The brother I told you wasn’t liked by the ninth grader is my next oldest brother Eric.  He is one of the four brothers I have.  He is incredibly odd and had a very hard time growing up.  Jim M. was the ninth grader who was so kind to me but Jim M. was friends with several other kids who felt Eric was a strange bird.  One day when Eric and I got off the bus from Elementary school (I was in fourth grade, he was in sixth), four kids got off at our bus stop who didn’t normally get off there.  Brian C. was the instigator and he wanted to tear Eric apart.  Eric was a jerk and had mouthed off to several of these kids.

I was much smaller than all of them.  They started in on my brother.  It was winter.  Slippery.  Icy.  A man was at his house on that particular corner chipping the ice off of his sidewalk with a spade shovel.  As the boys were kicking and punching Eric I started crying.  The rest is a blur.  I turned around to the man, who was doing nothing to stop the fight, and I grabbed the shovel out of his hands.  I swung it up and over my head to bring down the sharpest part of the blade near Brian’s face but across his chest ripping his jacket.  Everyone stopped fighting immediately. 

Brian was, at this point, crying too.  Partly because I hurt him but I think mostly because I told him that I would kill him if he ever touched my brother again.   The raw anger I expressed was beyond my control at that time.  I was crying still for what they were doing to my brother but I was also crying because I was out of control. 

The anger had taken over.  I couldn’t stop it.  I could easily have killed him with that shovel.  At some point the man who owned the shovel came up behind me and grabbed it with both of his hands.  He then told the other four boys to “Go home!” and he sent us home down the street without saying another word.

Jeffrey F. actually started the fight in the hallway that first day of school.  He came up quickly and punched me in the face.  Several times.  This was three years after the shovel incident.  By this time I had learned to control my tears, but the anger was still another story.  He went for my body.  Punching me in the stomach and then back to my face again.  I was frozen.  I was in awe at the audacity of this incident.  Why was he hitting me?  I didn’t steal and break his watch.  Furthermore, why couldn’t I feel it?  In any instance, all this did was infuriate me.

I smacked both of his arms down at the same time.  Then I punched him in his stomach and uppercut his jaw.  I must have come back with another hit to his face because he was bleeding.  Badly.  I pushed him into the lockers behind him several times and then I opened up a locker and began shoving him into it.  He tried to fight back but it was useless.  I pushed him deep into the locker and he cut his hand on the shelf above his head.  Then I slammed the door on him and the foot that remained outside of the locker.  Then the rage subsided.

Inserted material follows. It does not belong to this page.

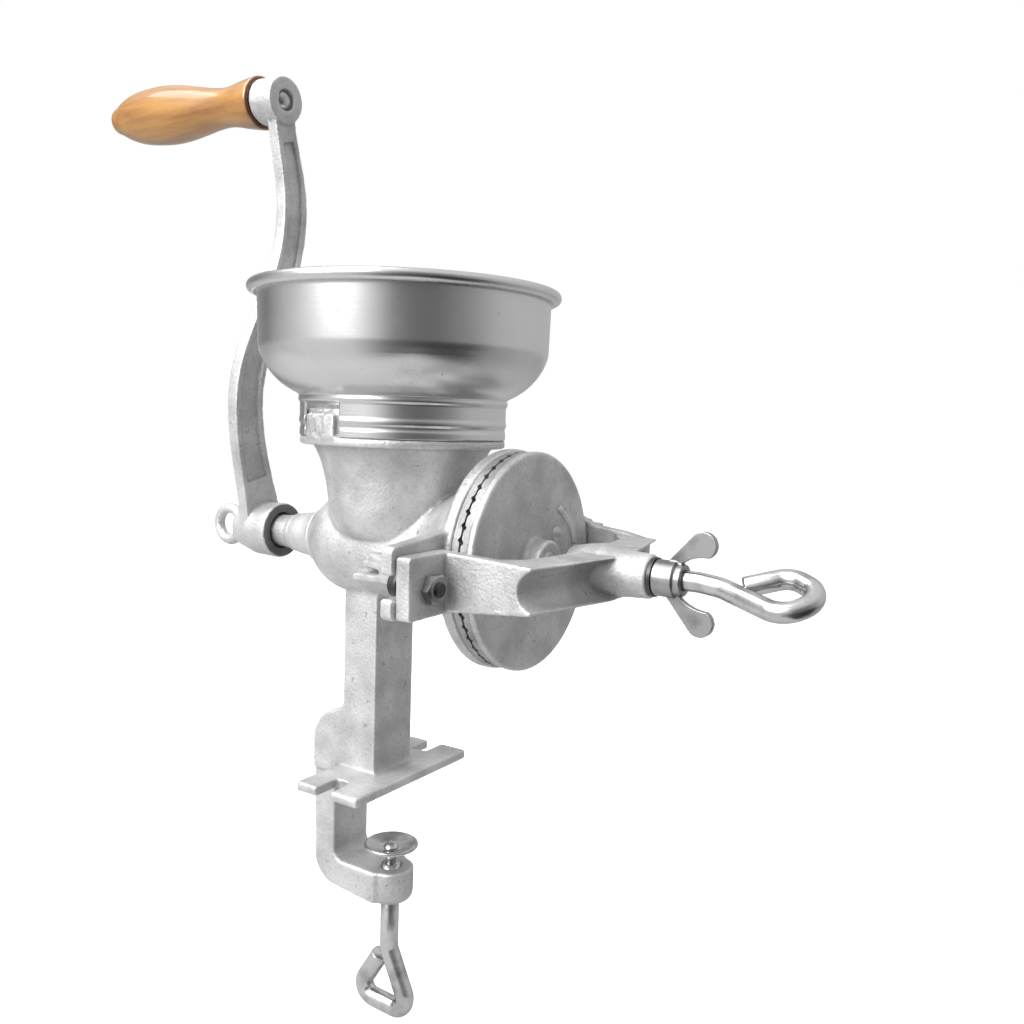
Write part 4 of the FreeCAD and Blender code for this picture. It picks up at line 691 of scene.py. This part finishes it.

I looked at this weak little boy shoved halfway inside the locker and all I could see was myself staring back.  What if someone had beat me up like that?  How could I explain that to my dad?  What would my dad say if I had to tell him that I did something to someone else and they obliterated me in front of a bunch of other kids at school and humiliated me by shoving me into a locker?  I felt bad for what I did but I just grabbed my books and walked away.  I never spoke to Jeffrey F. again but this incident changed my perspective on bullies because, apparently I had just become one. 

Most of kids in the school had no idea why I beat him up.  They just saw me kick his ass for what appeared to be no reason and then walk away.  I guess that was my “prison moment.”  It didn’t have to be the largest person.  It just needed to be someone and just brutal enough that other people would pass the word around about you.

The change in my attitude was one that denounced bullies though.  I wasn’t one!  I wasn’t taught to be one!  I would make sure that smaller kids weren’t picked on or bullied by someone like me!  That attitude was an eighties attitude though, as it turns out.  This stigmatic teaching was ingrained in most of our after school specials, movies of the time, and inspirational posters of the day.  We were all to stand up to someone bullying us.  My group of friends took it one step further.

The kids I hung out with in High School were the larger kids.  If anyone was being a bully it would have been someone in our group and we had all decided we weren’t going to be like that.  An example of our credo was when we heard of a smaller kid being picked on in one of the back hallways.  A good friend of mine, Jocko, and I went back to help him out.  We told him to sit with us during lunch and the word spread that we would wreck anyone who picked on him again.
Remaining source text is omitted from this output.